While finding the argument to be of “some force,” the majority nevertheless insists that expressio unius does not apply, apparently because a private right of action is “consistent” with the underlying purposes of the statute. In this manner, the majority incorporates elements of the third Cort “test” into the second, reasoning that “the two ‘tests’ . . . interrelate in a case such as this.” Such an approach, however, misconceives the essential nature of the inquiry in deciding whether or not the expres-sio unius doctrine applies; for, as the Supreme Court has made clear,

“[an] express statutory provision for one form of proceeding ordinarily implies that no other means of enforcement was intended by the Legislature. That implication would yield, however to ‘clear contrary evidence of legislative intent,’ for which we [turn] to the legislative history and the overall structure of the . Act.”

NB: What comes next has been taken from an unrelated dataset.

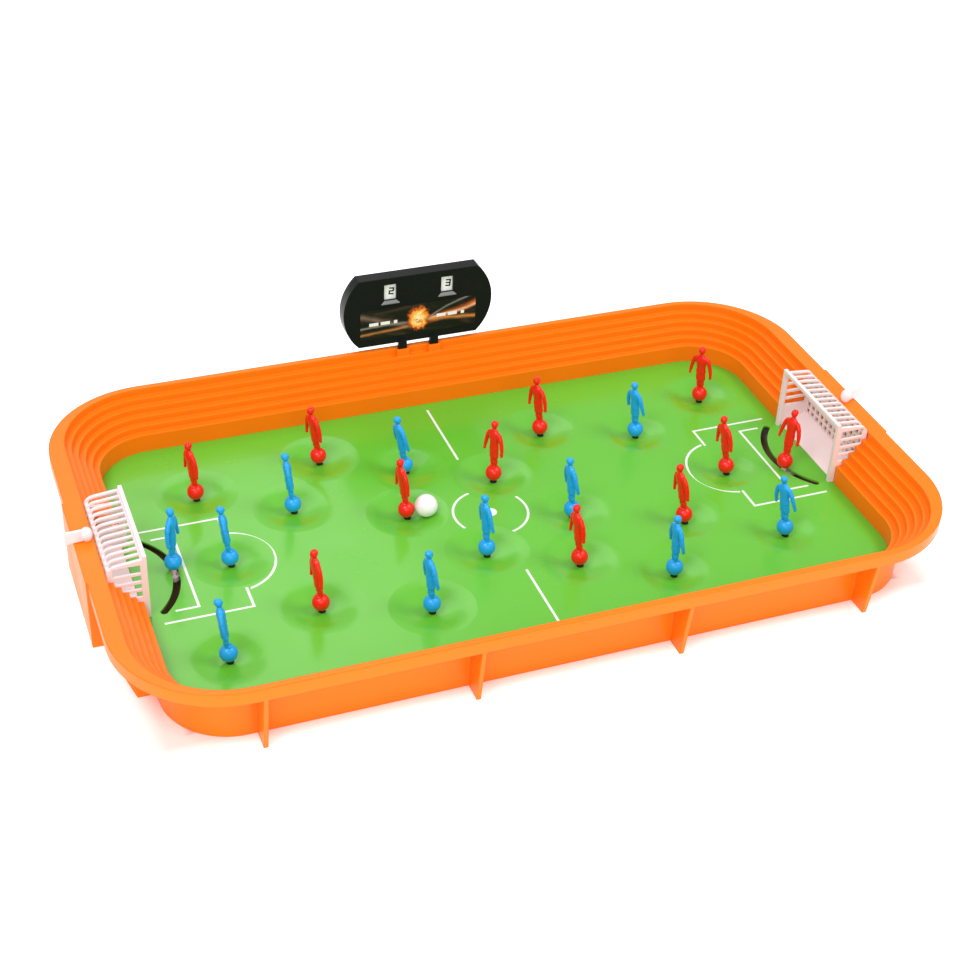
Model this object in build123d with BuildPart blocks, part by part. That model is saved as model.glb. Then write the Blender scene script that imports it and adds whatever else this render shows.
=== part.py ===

Securities Investor Protection Corp. v. Barbour, 421 U.S. 412, 419, 95 S.Ct. 1733, 1738, 44 L.Ed.2d 263 (1974) (emphasis supplied) (citations omitted). Thus, in determining the applicability of the expressio unius doctrine, the central question is not whether a private right of action is “consistent” with the purposes or goals of the statute, but rather, whether the overall structure of the Act, or its legislative history, furnish “clear evidence ” of a Congressional intent to create a private remedy. This distinction is crucial, for, as the majority itself apparently concludes, “there is no indication” of such an intent in either the legislative history or the structure of the FA A. It follows from the majority’s own conclusion, therefore, that expressio unius should apply and that the second of the four Cort tests is not met in this case.

Moreover, I cannot agree that a private right of action is even “consistent” with the structure and goals of the FAA. On this point, the majority appears to suggest that private remedial measures are necessary to further the Congressional purpose of protecting travelers from “losses due to violations of the Charter Regulations.” But even if a major purpose of the Act is to protect travelers from such losses (and even if the majority is correct in claiming that the CAB may not be able to sue for a refund of tour deposits), it does not follow that a private remedy is consistent with the statutory scheme. In Securities Investor Protection, supra, the Court noted that

“Congress’ primary purpose in enacting the SIPA and creating the SIPC was, of course, the protection of investors. It does not follow, however, that an implied right of action by investors who deem themselves to be in need of the Act’s protection, is either necessary to or indeed capable of furthering that purpose.”

421 U.S. at 421, 95 S.Ct. at 1739. In this case, Congress has explicitly granted to the CAB the authority to enforce the statute and regulations at issue, and to seek an injunction against any further violations. 49 U.S.C. § 1487(a). Moreover, as was noted above, there is no extrinsic evidence that Congress contemplated the agency enforcement to be anything other than exclusive. I therefore find no basis for the majority’s conclusion that a private right of action is “consistent” with the statutory scheme.

Finally, it seems to me that this cause of action is a matter “traditionally relegated to state law,” and thus fails to satisfy the fourth requirement of Cort. The majority reaches the opposite conclusion on the grounds, apparently, that there is a need for “uniformity” in construing federal regulations. What the opinion fails to make clear, however, is precisely why an adjudication of the plaintiffs’ common law claims of fraud, breach of contract, conversion, and breach of fiduciary duty, would “necessarily have to refer to the federal regulations subsumed in the agreements between the principals.” To say that federal regulations required the bank to assume certain legal obligations to the tour operator (and hence the tour participants) is one thing. To say that the regulations defined those *234obligations is quite another. And for my part, I can see no reason why a determination of the plaintiffs’ non-federal claims would require anything other than the application of familiar principles of common law contracts and torts. I must conclude, therefore, that the fourth element of the Cort test, like the second and third, furnishes no support for the plaintiffs’ position.

Regulatory agencies, and the rules they function under should not, it seems to me, be the launching pads for new judicial journeys that add more ballast to an already overburdened federal system of dispensing justice.

I would affirm the trial court’s decision that found no private cause of action exists under the regulations in question.